The other element that Basen identifies in the darkening of marketing he summed
up in two words: Margaret Thatcher. This will come as a surprise to most
American conservatives and right wingers, but Ronald Reagan wasn’t the first
private-market advocate: Maggie the Iron Hen was. Thatcher set out to privatize
everything she could in Britain, which is why you read about terrible and often
deadly train service these days, and why Britain’s economy had the blind
staggers all through the nineties.
One reason government, both in the UK and here, was such an easy target for the
free marketeers is that it didn’t market itself. Had British Rail run lots of
adverts saying “99% on-time schedule and we haven’t pancaked into any lorries in
a donkey’s age!” they wouldn’t have been such a juicy target for marketeers who
extolled their own unproven reliability and falsely claimed that an on-time
train service in Britain was as rare as a nice day in the Shetlands.

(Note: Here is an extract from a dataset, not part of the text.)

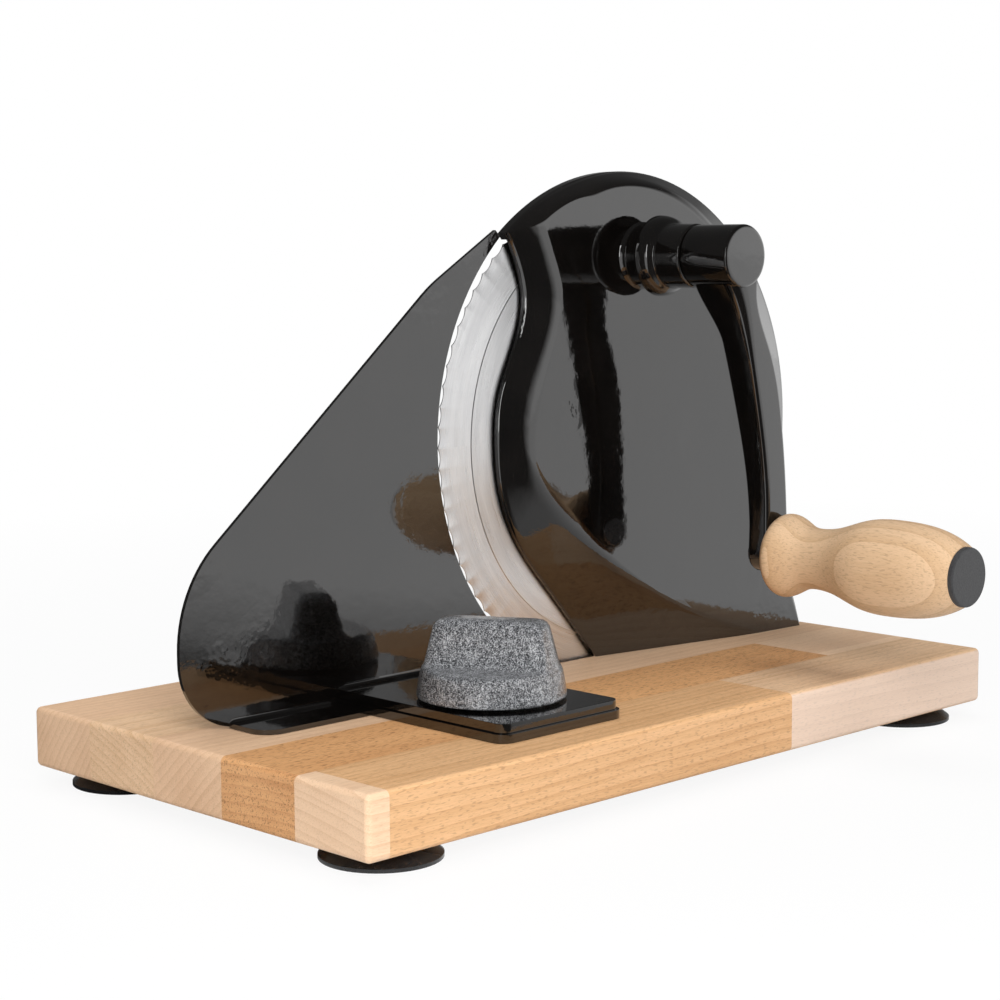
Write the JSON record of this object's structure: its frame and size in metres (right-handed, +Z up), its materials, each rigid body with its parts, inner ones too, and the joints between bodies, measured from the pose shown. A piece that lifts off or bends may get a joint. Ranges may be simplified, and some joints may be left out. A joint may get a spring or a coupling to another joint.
{
  "type": "bread slicer with crank",
  "caption": "Hand cranked bread slicer: a toothed disc blade geared to a crank with a wooden handle, a sliding fence with a clamp knob, on a beech board with suction feet.",
  "frame": {"origin": "on the surface that the feet stand on, under the middle of the whole tool's plan", "axes": "+X along the board's long side, from the fence to the housing; +Y towards the side where the loaf stands; +Z up"},
  "size_m": [0.32, 0.2216, 0.2126],
  "materials": {
    "beech_pale": "light oiled beech, pale",
    "beech_brown": "light oiled beech, brown",
    "beech_cream": "light oiled beech, cream",
    "beech_golden": "light oiled beech, golden with dark flecks",
    "beech_rose": "light oiled beech, faintly rose",
    "foot_rubber": "glossy black rubber",
    "zinc_screws": "zinc plated",
    "black_enamel": "glossy black enamel on a casting",
    "bronze": "sintered bronze",
    "turned_steel": "turned steel",
    "gear_steel": "hobbed steel, oiled",
    "brass": "turned brass",
    "blade_steel": "stainless steel, circular grinding marks",
    "handle_beech": "turned beech, oiled",
    "cap_plastic": "dark grey, matte",
    "hammered_finish": "speckled grey and black hammered paint"
  },
  "bodies": {
    "root": {"stave_1_end": "beech_pale", "stave_1_main": "beech_brown", "stave_1_right": "beech_cream", "stave_2_left": "beech_golden", "stave_2_right": "beech_pale", "stave_3": "beech_rose", "stave_4": "beech_cream", "stave_5": "beech_rose", "suction_feet": "foot_rubber", "foot_screws": "zinc_screws", "housing": "black_enamel", "housing_screws": "zinc_screws", "crank_bush": "bronze", "blade_axle": "turned_steel", "blade_washer": "turned_steel", "blade_screw": "turned_steel", "clamp_insert": "brass"},
    "crank": {"crank_arm": "black_enamel", "crank_shaft": "turned_steel", "pinion": "gear_steel", "shaft_key": "gear_steel", "grub_screw": "turned_steel", "handle_pin": "turned_steel", "pin_nut": "zinc_screws", "handle_washer": "turned_steel"},
    "blade": {"blade": "blade_steel", "blade_gear": "gear_steel", "hub_bush": "bronze", "gear_screws": "turned_steel"},
    "handle": {"handle_grip": "handle_beech", "handle_cap": "cap_plastic"},
    "fence": {"fence_plate": "black_enamel", "fence_foot": "black_enamel", "foot_glide": "black_enamel", "fence_rivets": "turned_steel"},
    "knob": {"clamp_knob": "hammered_finish", "clamp_stud": "turned_steel", "clamp_washer": "turned_steel"}
  },
  "joints": [
    {"name": "crank_turn", "type": "hinge", "parent": "root", "child": "crank", "pos_m": [0.0577, 0.0233, 0.1806], "axis": [0, 1, 0], "continuous": true},
    {"name": "blade_turn", "type": "hinge", "parent": "root", "child": "blade", "pos_m": [0.0577, 0.0233, 0.1131], "axis": [0, 1, 0], "continuous": true},
    {"name": "handle_turn", "type": "hinge", "parent": "crank", "child": "handle", "pos_m": [0.079, 0.0233, 0.069], "axis": [0, 1, 0], "continuous": true},
    {"name": "fence_slide", "type": "slide", "parent": "root", "child": "fence", "axis": [0, -1, 0], "range_m": [0, 0.018]},
    {"name": "knob_turn", "type": "hinge", "parent": "root", "child": "knob", "pos_m": [-0.0595, -0.0137, 0.027], "axis": [0, 0, 1], "range_deg": [0, 180]}
  ],
  "couplings": [
    {"joint": "blade_turn", "follows": "crank_turn", "ratio": -0.36364}
  ]
}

So private-sector types took over both governments, and started turning
government into a marketing enterprise. But one of the nasty little secrets
about the capitalistic system is that it isn’t really suited for taking social
services and putting them on a for-profit basis. Given that private companies
aren’t much more efficient than the government to begin with (and studies show
that most major corporations are worse, due to fraud, incompetence and
bureaucratic inertia), you can’t provide the same deal with a 30% markup for the
same service without it costing more. Therefore private sector is often less
efficient and always more expensive.
Another factor is that marketing costs money. People are gasping at the thought
of a billion dollar presidentical-type campaign, but the fact is that it is a
drop in the bucket compared to what the nation as a whole spends on marketing
already. Soft drink companies will cheerfully shell out that much just to have a
panel of experts advise them on what color cans are likely to most augment soda
sales. And, as with the candidates, they won’t give a thought as to whether the
contents make the purchase worthwhile.
Having a government market itself isn’t new, of course. Germany modernized the
process in the 1930s, and the Soviet Union learned to adapt it to mass media. We
used to sneer at what was called propaganda (which it was) and thus “propaganda”

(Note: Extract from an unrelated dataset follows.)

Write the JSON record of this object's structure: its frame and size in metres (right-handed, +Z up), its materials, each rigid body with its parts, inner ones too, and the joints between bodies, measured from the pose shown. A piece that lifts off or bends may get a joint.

is a word government marketers turn themselves inside out trying to avoid.
However, It IS propaganda, and the only difference between it and the propaganda
of Goebbels is that we’ve since learned how to market the concept of propaganda
as well as the propaganda itself.
Where the real malignancy came in was when the tobacco industry started forming
pseudo-scientific groups to “take an even-handed analysis of the health factors
of smoking.” That is where the malicious practice of deliberate disinformation
in order to muddy public opinion began, and that’s why you have groups committed
to lying to the public, such as Fox News, The Greening Earth Society, and the
Swift Boat Veterans for Freedom. They exist to raise doubts about factual
information if they can, and to flat-out lie to the public if they can’t. Fox
even went to court to win the right to lie to the public as they saw fit. (Note:
If you haven’t seen “Thank You For Smoking” run out and rent a copy right now.)
But there is hope. Basen, in his final installment, interviews George Pitcher, a
PR man turned Anglican Priest, who has written a book called “The Death of
Spin.” Pitcher believes that as PR is employed by more and more fringe groups
for more and more lunatic purposes, the “spin culture” will run its course.
My own take is that we are seeing the innermost dirty little secret of
marketing, the thing that, for many purposes, makes it a colossal waste of money
and sometimes even a con job. If the product is utter crap, no amount of
marketing in the world can save it. And privatization, shallow prepackaged
politicians, and government propaganda are all crap products.
The public is beginning to notice. They are also fed up with the ceaseless
barrage of advertising and the endless euphemisms of politicians and PR flaks
“managing” the public.
So I think Pitcher is right, if only for slightly different reasons. The Spin
Cycle is nearly finished.
Now we can take the PR flaks and hang them out to dry.